• [INPUT ROWS]:
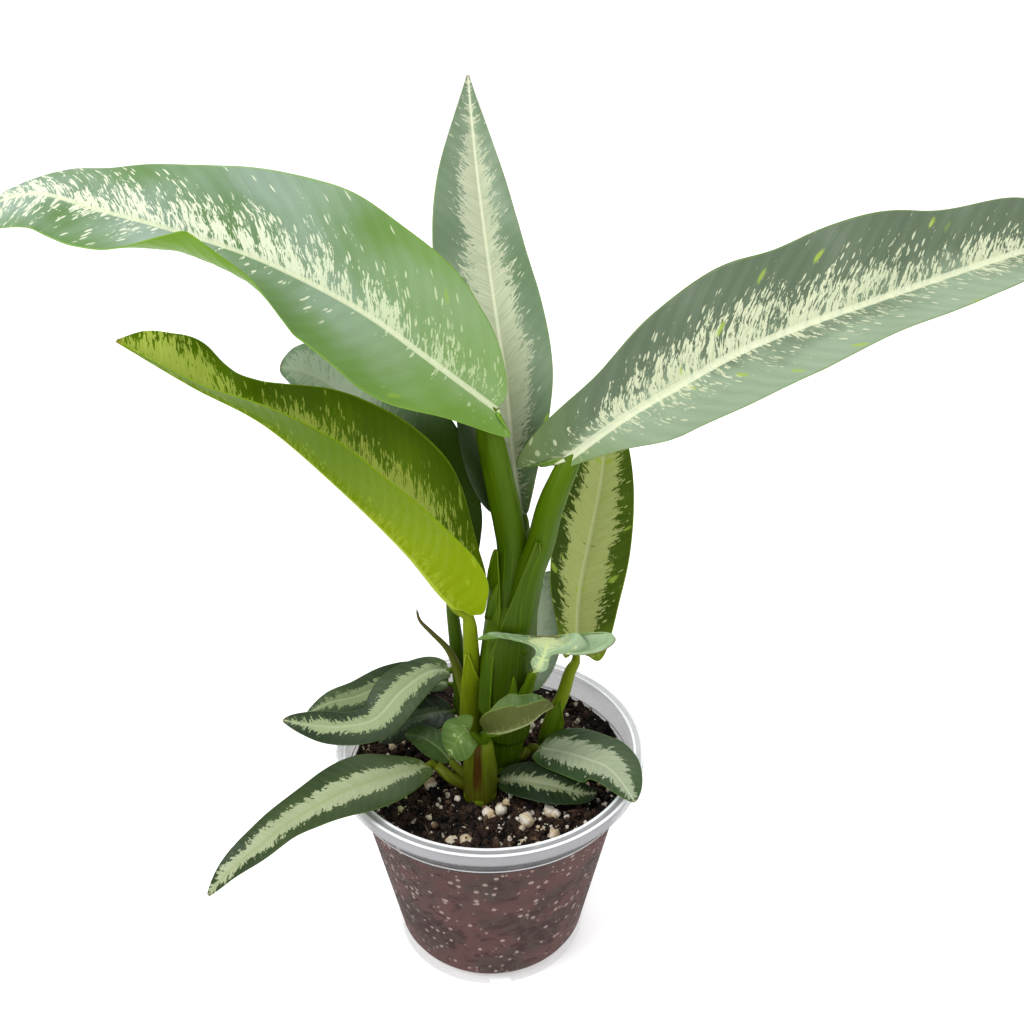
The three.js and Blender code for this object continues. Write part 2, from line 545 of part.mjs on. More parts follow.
function soilWithGrains() {
  let soil = grainGeometries().map(solid).reduce((sum, next) => sum.add(next),
    solid(soilGeometry()));
  for (const [x, y, radius] of Object.values(PEGS)) {
    const reach = radius + GAP + 0.15;
    const depth = PEG_DEPTH + 14;
    const hole = new THREE.CylinderGeometry(reach, reach, depth, 16).rotateX(Math.PI / 2)
      .translate(x, y, SOIL_TOP - PEG_DEPTH - GAP + depth / 2);
    soil = soil.subtract(solid(hole));
  }
  return geometryOf(largest(soil));
}

// Shoots: each has a round peg in the mix, and what grows from it
const SHOOTS = {
  shoot_main: () => [
    pegLimb('shoot_main', 94),
    limbGeometry([[6, 3, 86], [7, 0, 108], [8, -2, 140], [8, -3, 165], [10, -3, 190]],
      [[7, 7], [9, 8], [10, 7.5], [9.5, 7], [5, 4]], 14, 12),
    limbGeometry([[5, -3, 150], [9, -2, 188], [8, -3, 205], [3, -5, 233], [1, -6, 246],
      ...seat('leaf_upper_left')], [[5, 4.5], [6, 5], [5.8, 5], [5.8, 4.5], [5.2, 4], [3.6, 3]]),
    limbGeometry([[12, -5, 150], [15, -6, 181], [20, -5, 198], [24, -4, 215],
      ...seat('leaf_upper_right')], [[5, 4.5], [6, 5], [5.5, 5], [5, 4.5], [3.6, 3]]),
    limbGeometry([[10, 0, 150], [12, 4, 180], ...seat('leaf_upper_middle')],
      [[4, 4], [3.5, 3.5], [2.4, 2.2]], 10, 6),
    limbGeometry([[10, -4, 120], [15, -11, 134], ...seat('leaf_ruffled')],
      [[3, 3], [2.4, 2.4], [1.6, 1.6]], 8, 5),
    limbGeometry([[9, 1, 89], [15, -1, 93], ...seat('leaf_front_right')],
      [[3, 3], [2.4, 2.4], [1.8, 1.6]], 8, 4),
    limbGeometry([[9, 7, 92], [13, 17, 97], ...seat('leaf_behind')],
      [[3, 3], [2.4, 2.4], [1.6, 1.6]], 8, 5),
    ...SHEATH_TIPS.map((path) => limbGeometry(path, [[2.6, 1], [2, 0.8], [0.4, 0.3]], 6, 4)),
  ],
  shoot_left: () => [
    pegLimb('shoot_left', 92),
    limbGeometry([[-7, 16, 86], [-7, 10, 108], [-7, 2, 130], [-7, -5, 152],
      ...seat('leaf_young_left')], [[5.2, 5.2], [5, 4.8], [4.5, 4.2], [4, 3.8], [3, 2.6]]),
    limbGeometry([[-9, 17, 92], [-12, 15, 115], [-14, 14, 141], ...seat('leaf_behind_left')],
      [[4, 4], [3.5, 3.5], [3, 3], [2.2, 2]], 10, 10),
    limbGeometry([[-11, 15, 104], [-14, 17, 114], ...seat('leaf_low_left')],
      [[2.6, 2.6], [2.2, 2.2], [1.8, 1.6]], 8, 4),
    limbGeometry([[-10, 18, 92], [-15, 24, 101], ...seat('leaf_low_left_back')],
      [[2.6, 2.6], [2, 2], [1.5, 1.4]], 8, 4),
    limbGeometry([[-8, 18, 88], [-12, 20, 94], ...seat('leaf_low_left_under')],
      [[2.6, 2.6], [2, 2], [1.5, 1.4]], 8, 3),
    limbGeometry([[-12, 12, 118], [-16, 7, 139], [-21, 2, 155], [-26, 0, 167]],
      [[2.2, 1.6], [1.6, 1.2], [1.1, 0.8], [0.4, 0.4]], 8, 8),
  ],
  shoot_right: () => [
    pegLimb('shoot_right', 92),
    limbGeometry([[24, 8, 84], [27, 9, 104], [31, 12, 114], [34, 17, 122], ...seat('leaf_right')],
      [[4.6, 4.6], [4.4, 3.8], [3, 3], [2.6, 2.6], [2, 2]]),
  ],
  shoot_front: () => [
    pegLimb('shoot_front', 90),
    limbGeometry([[-4, -15, 82], [-4, -16, 101], [-3, -18, 116]],
      [[7, 7], [7, 6.5], [4.5, 4]], 14, 5),
    limbGeometry([[-3, -17, 112], ...seat('leaf_folded', 2)], [[3, 3], [2, 1.8]], 8, 4),
    limbGeometry([[-3, -17, 112], ...seat('leaf_folded_left', 1.5)], [[3, 3], [1.2, 1.2]], 8, 4),
    limbGeometry([[-6, -14, 86], [-16, -15, 92], ...seat('leaf_front_left')],
      [[3, 3], [2.4, 2.4], [1.8, 1.7]], 8, 5),
    limbGeometry([[-7, -12, 86], ...seat('leaf_front_left_back')],
      [[2.6, 2.6], [1.4, 1.4]], 8, 3),
    limbGeometry([[-2, -14, 86], ...seat('leaf_front_right_under')],
      [[2.6, 2.6], [1.4, 1.3]], 8, 3),
  ],
};

// Colours and finishes
const finish = (colour, roughness, extra = {}) =>
  new THREE.MeshStandardMaterial({ color: colour, roughness, metalness: 0, ...extra });

const group = new THREE.Group();
function add(name, geometry, material) {
  const mesh = new THREE.Mesh(geometry, material);
  mesh.name = name;
  group.add(mesh);
}

add('pot', potGeometry(), finish(0xdfe5ea, 0.2, { transparent: true, opacity: 0.35 }));
add('soil', soilWithGrains(), finish(0x2b201a, 0.95));
for (const [name, limbs] of Object.entries(SHOOTS)) {
  add(name, geometryOf(fuse(limbs())), finish(0x5f8a2e, 0.4));
}
for (const [name, leaf] of Object.entries(LEAVES)) {
  add(name, bladeGeometry(leaf), finish(leaf.colour, 0.45));
}

export default group;
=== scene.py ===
import math
import random

import bpy
import numpy as np
from mathutils import Euler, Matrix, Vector, noise


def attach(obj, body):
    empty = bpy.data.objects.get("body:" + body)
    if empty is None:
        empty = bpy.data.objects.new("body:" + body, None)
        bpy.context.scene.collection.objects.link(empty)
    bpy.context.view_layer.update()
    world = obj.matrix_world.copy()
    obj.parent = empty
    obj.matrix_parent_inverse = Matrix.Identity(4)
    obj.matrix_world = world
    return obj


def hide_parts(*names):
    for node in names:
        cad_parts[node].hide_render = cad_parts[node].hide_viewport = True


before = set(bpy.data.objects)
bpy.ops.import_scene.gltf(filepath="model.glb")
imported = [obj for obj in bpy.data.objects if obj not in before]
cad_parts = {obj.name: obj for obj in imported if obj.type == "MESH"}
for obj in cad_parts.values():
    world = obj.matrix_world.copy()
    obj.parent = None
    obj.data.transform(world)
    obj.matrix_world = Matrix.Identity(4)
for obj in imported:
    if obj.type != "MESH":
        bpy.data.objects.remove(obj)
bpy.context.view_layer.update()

# A potted dieffenbachia: clear nursery pot, potting mix, four shoots and seventeen leaves.
# Tables are in millimetres, meshes in metres. +Z is up and -Y is the front.
MM = 0.001

# Pot
POT_HEIGHT = 98
RIM_RADIUS = 65
RIM_SKIRT = 5.5
COLLAR_RADIUS = 61
LEDGE = 85
WALL_TOP_RADIUS = 58
BASE_RADIUS = 42.5
WALL_FOOT = 5.3
FLOOR_LIFT = 3.2
FLOOR = 1.2
PAD_RADIUS = 14
POT_SIDES = 128
DRAIN = {"count": 8, "radius": 3, "ring": 27, "depth": 8}
NOTCH = {"count": 4, "width": 9, "depth": 14, "height": 6.4, "first_degrees": -84}

# Potting mix: its top, the height up to which its side is painted as seen through the wall, and the
# height at which that has most dark patches, painted shade in hollows of the mix against the wall,
# and how finely it is divided. The gap between pieces that meet, the lower end of the shoots' round
# pegs, and each peg's x, y and radius
SOIL_TOP = 82.5
SIDE_TOP = 80
PATCH_HEIGHT = 34
SOIL_SIDES = 256
SOIL_RINGS = 64
GAP = 0.3
PEG_FOOT = 56.5
PEGS = {"main": (6, 3, 7), "left": (-7, 16, 5.2), "right": (24, 8, 4.6), "front": (-4, -15, 7)}

# Blades. Their thickness at the margin, and how much thicker they get towards the midrib. The
# quilting between side veins, the slow swell, and the groove over the midrib. The side veins' slant
# towards the tip, in mm for each mm outwards, and how it grows. A wave's middle and spread where it
# goes all along a margin. The share of the length at which the lobes reach back most, and that over
# which the trim is evened out. The half width past which a blade is large, and the rows and columns
# of large and of small blades.
MARGIN_THICKNESS = 0.34
BODY_THICKNESS = 0.26
QUILT_HEIGHT = 0.1
SWELL_HEIGHT = 0.3
SWELL_LENGTH = 31
GROOVE_DEPTH = 0.3
GROOVE_HALF = 1.1
VEIN_SLANT = 0.55
VEIN_CURVE = 0.011
ALL_ALONG = (0.5, 1)
LOBE_SHARE = 0.05
TRIM_BLUR = 0.03
LARGE_HALF = 14
LARGE_GRID = (150, 73)
SMALL_GRID = (90, 41)

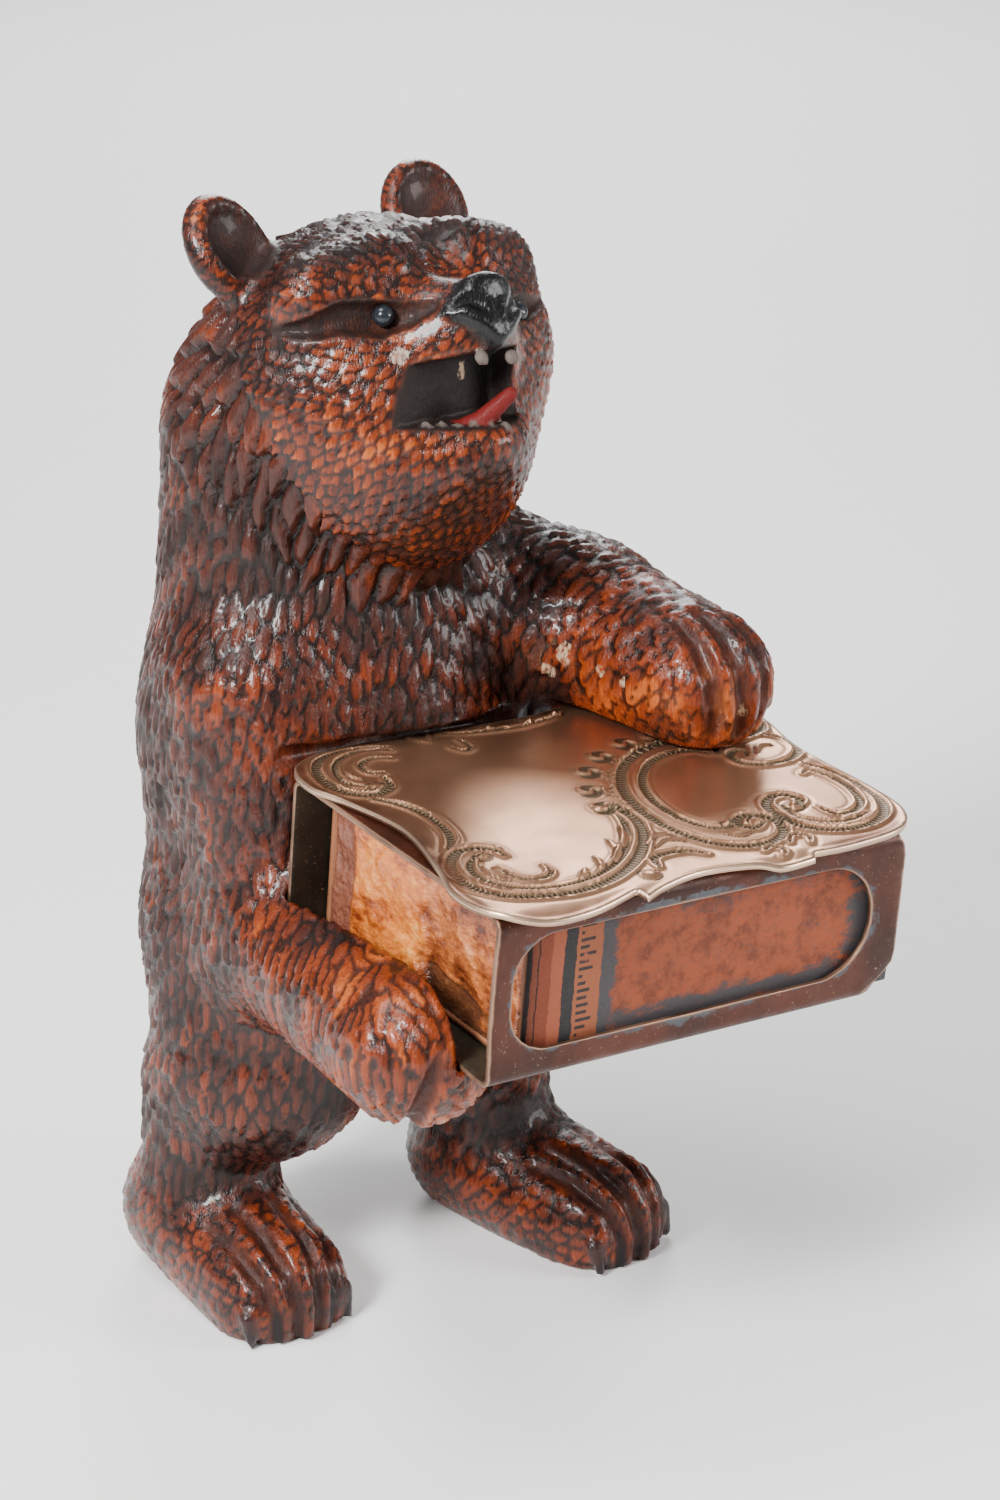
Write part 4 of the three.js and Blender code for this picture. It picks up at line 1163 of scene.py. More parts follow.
def curve_through(places, steps=8):
    """A smooth line through places."""
    p = np.array(places, float)
    ends = np.concatenate([p[:1], p, p[-1:]])
    t = np.linspace(0, 1, steps, endpoint=False)[:, None]
    parts = []
    for a, b, c, d in zip(ends[:-3], ends[1:-2], ends[2:-1], ends[3:]):
        v, w = (c - a) / 2, (d - b) / 2
        parts.append(b + v * t + (3 * (c - b) - 2 * v - w) * t ** 2 + (2 * (b - c) + v + w) * t ** 3)
    return np.concatenate([*parts, p[-1:]])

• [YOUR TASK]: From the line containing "Write part 4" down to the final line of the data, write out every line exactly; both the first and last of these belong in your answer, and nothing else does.

• [EXERCISE SOLUTION]:
Write part 4 of the three.js and Blender code for this picture. It picks up at line 1163 of scene.py. More parts follow.
def curve_through(places, steps=8):
    """A smooth line through places."""
    p = np.array(places, float)
    ends = np.concatenate([p[:1], p, p[-1:]])
    t = np.linspace(0, 1, steps, endpoint=False)[:, None]
    parts = []
    for a, b, c, d in zip(ends[:-3], ends[1:-2], ends[2:-1], ends[3:]):
        v, w = (c - a) / 2, (d - b) / 2
        parts.append(b + v * t + (3 * (c - b) - 2 * v - w) * t ** 2 + (2 * (b - c) + v + w) * t ** 3)
    return np.concatenate([*parts, p[-1:]])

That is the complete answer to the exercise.